▶ **Problem description**
Copy verbatim the material from its first line to the line that holds "wasm.setup();", including that line.

▶ **Stored data**

+ + + + +

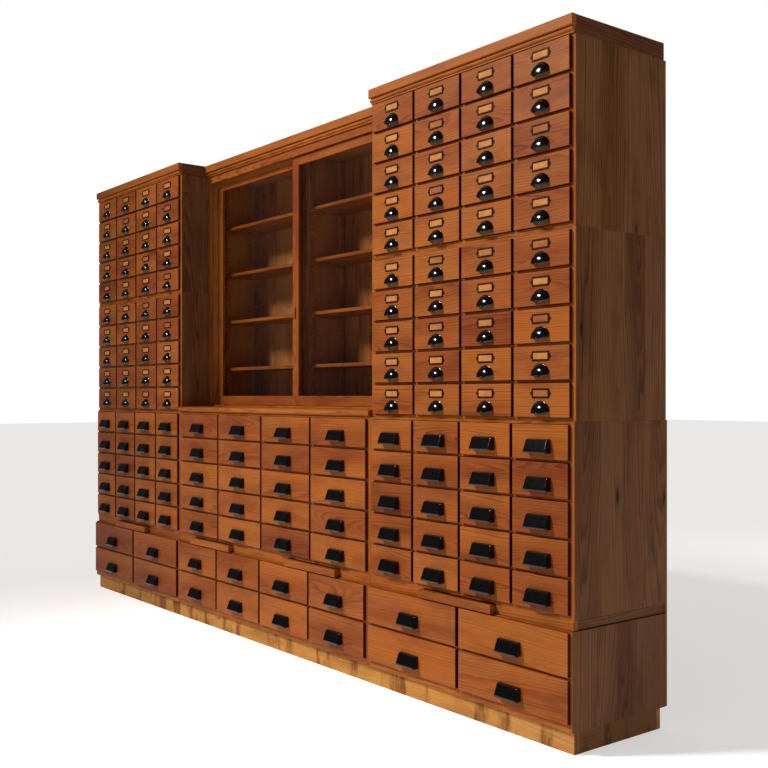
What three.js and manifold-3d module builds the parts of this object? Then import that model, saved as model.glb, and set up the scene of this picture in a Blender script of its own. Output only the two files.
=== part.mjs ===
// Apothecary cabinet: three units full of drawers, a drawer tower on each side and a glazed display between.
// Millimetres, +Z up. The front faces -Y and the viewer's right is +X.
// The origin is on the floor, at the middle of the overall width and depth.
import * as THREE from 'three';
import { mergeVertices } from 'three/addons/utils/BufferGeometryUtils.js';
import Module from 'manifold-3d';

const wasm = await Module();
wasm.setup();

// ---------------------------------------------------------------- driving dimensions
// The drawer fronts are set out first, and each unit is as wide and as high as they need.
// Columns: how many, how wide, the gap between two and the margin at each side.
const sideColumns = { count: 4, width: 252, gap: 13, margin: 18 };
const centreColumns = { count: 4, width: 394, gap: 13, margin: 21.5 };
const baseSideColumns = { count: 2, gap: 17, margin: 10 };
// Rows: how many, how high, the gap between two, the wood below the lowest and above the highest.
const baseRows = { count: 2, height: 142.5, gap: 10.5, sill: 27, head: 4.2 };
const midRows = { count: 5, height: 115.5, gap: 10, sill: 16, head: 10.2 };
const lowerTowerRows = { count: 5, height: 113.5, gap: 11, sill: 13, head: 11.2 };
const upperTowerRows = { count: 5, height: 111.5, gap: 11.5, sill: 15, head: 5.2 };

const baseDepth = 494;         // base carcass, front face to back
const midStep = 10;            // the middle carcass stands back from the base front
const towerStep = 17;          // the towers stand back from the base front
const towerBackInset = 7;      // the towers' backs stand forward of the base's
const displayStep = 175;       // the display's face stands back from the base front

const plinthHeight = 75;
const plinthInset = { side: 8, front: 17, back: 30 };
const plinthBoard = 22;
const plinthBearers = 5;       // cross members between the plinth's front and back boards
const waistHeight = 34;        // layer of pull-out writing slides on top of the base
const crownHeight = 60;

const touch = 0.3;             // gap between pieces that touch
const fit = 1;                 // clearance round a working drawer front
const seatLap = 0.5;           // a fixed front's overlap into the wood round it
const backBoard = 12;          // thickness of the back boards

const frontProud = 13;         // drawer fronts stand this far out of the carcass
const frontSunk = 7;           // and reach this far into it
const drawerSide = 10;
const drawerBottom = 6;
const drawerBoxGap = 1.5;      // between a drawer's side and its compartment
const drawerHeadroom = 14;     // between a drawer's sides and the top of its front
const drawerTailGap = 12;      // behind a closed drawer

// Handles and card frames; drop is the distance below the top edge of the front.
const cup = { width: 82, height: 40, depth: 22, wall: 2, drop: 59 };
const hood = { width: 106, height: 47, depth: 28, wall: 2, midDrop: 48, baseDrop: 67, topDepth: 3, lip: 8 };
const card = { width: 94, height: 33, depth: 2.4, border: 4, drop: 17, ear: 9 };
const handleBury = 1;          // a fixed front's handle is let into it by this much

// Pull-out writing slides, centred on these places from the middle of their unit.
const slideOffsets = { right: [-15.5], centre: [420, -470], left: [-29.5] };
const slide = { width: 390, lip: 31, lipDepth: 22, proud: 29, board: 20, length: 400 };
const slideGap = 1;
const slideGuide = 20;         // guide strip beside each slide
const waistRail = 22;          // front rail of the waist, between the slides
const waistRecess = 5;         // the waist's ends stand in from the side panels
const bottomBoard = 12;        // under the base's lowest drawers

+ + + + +

▶ **Exercise answer**
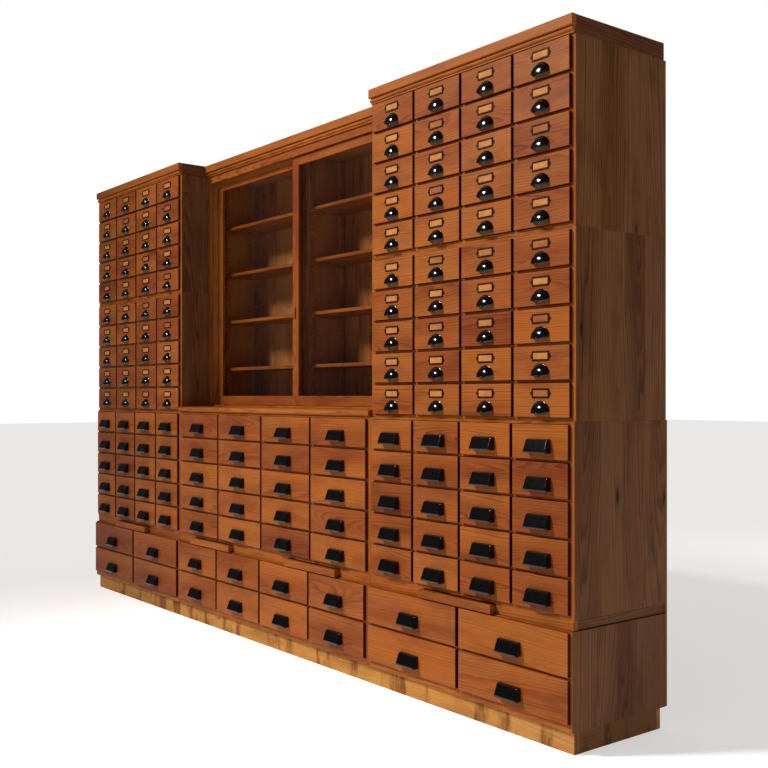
What three.js and manifold-3d module builds the parts of this object? Then import that model, saved as model.glb, and set up the scene of this picture in a Blender script of its own. Output only the two files.
=== part.mjs ===
// Apothecary cabinet: three units full of drawers, a drawer tower on each side and a glazed display between.
// Millimetres, +Z up. The front faces -Y and the viewer's right is +X.
// The origin is on the floor, at the middle of the overall width and depth.
import * as THREE from 'three';
import { mergeVertices } from 'three/addons/utils/BufferGeometryUtils.js';
import Module from 'manifold-3d';

const wasm = await Module();
wasm.setup();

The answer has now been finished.